The same can be said for Chapter IX, “Constructions of Novelty.” Here, D’Angour demonstrates conclusively that some ancient Greek thinkers clearly recognized that language itself could be both a rich source of novelty and a potent sphere within which innovation could be generated. D’Angour’s focus here is on the rhetoric, drama, and comedy of late fifth century Athens, an energizing time at which “The creative, persuasive power of words was variously viewed as positive, exciting, dangerous, or frightening” (211). Important here is that D’Angour is not only talking about new rhetorical forms or new poetic formulae. Rather, he is talking about how the authors of these forms and formulae were themselves self-consciously writing and thinking about the potential newness of their own products.
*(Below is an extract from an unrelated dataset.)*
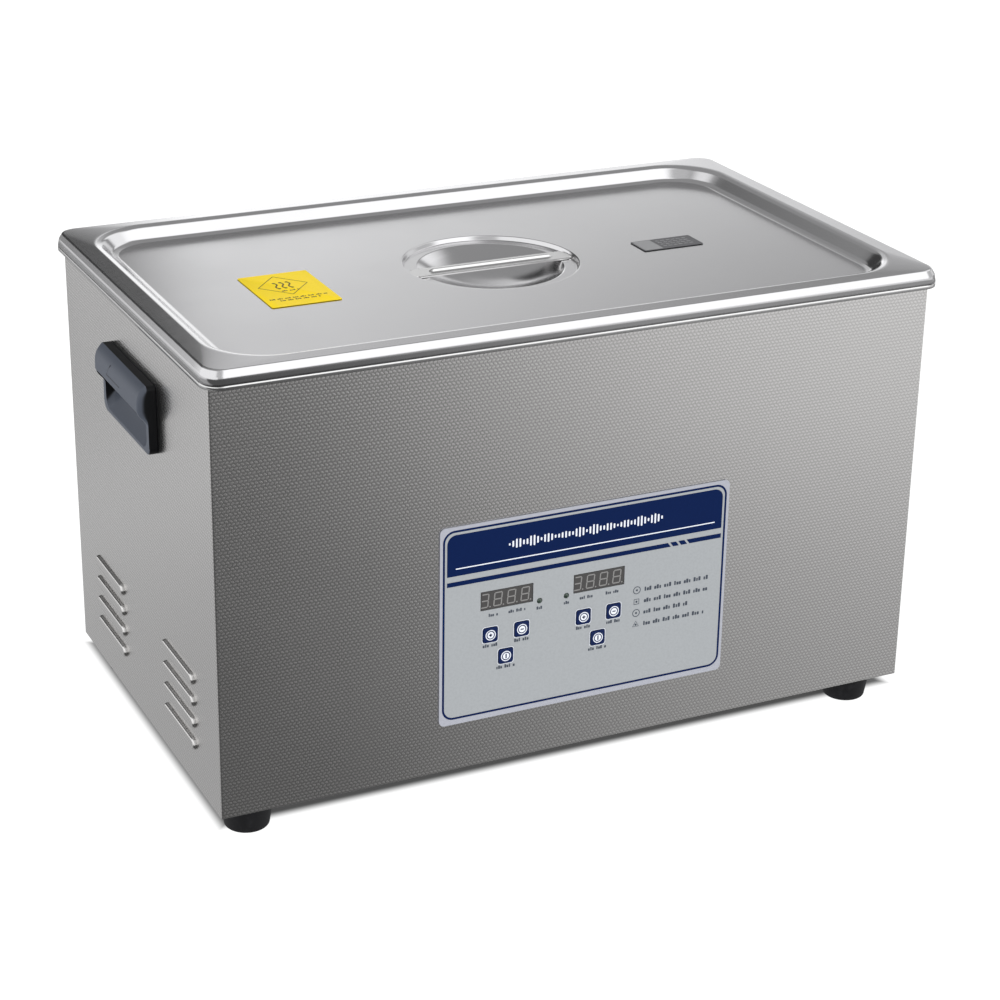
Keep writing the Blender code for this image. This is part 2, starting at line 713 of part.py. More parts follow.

Also important in this chapter is the impact warfare and Athenian imperialism had on the climate of innovation that dominated the polis in the second half of the fifth century. The book concludes with Chapter X, “So What’s New”, that ties the whole package together.

In sum, this is a fascinating, engaging book. D’Angour has demonstrated that the ancient Greeks , in almost every sphere , believed that novelty, change, and newness were not necessarily things that “just happen.” Rather, as he shows, these phenomena could be seen as the result of human intention, ambition, skill, effort, and ingenuity. In a field that has only recently begun to remember its roots in (and its obligations to) the minds of ancient individuals, D’Angour’s The Greeks and the New shows the way forward. Not to be missed.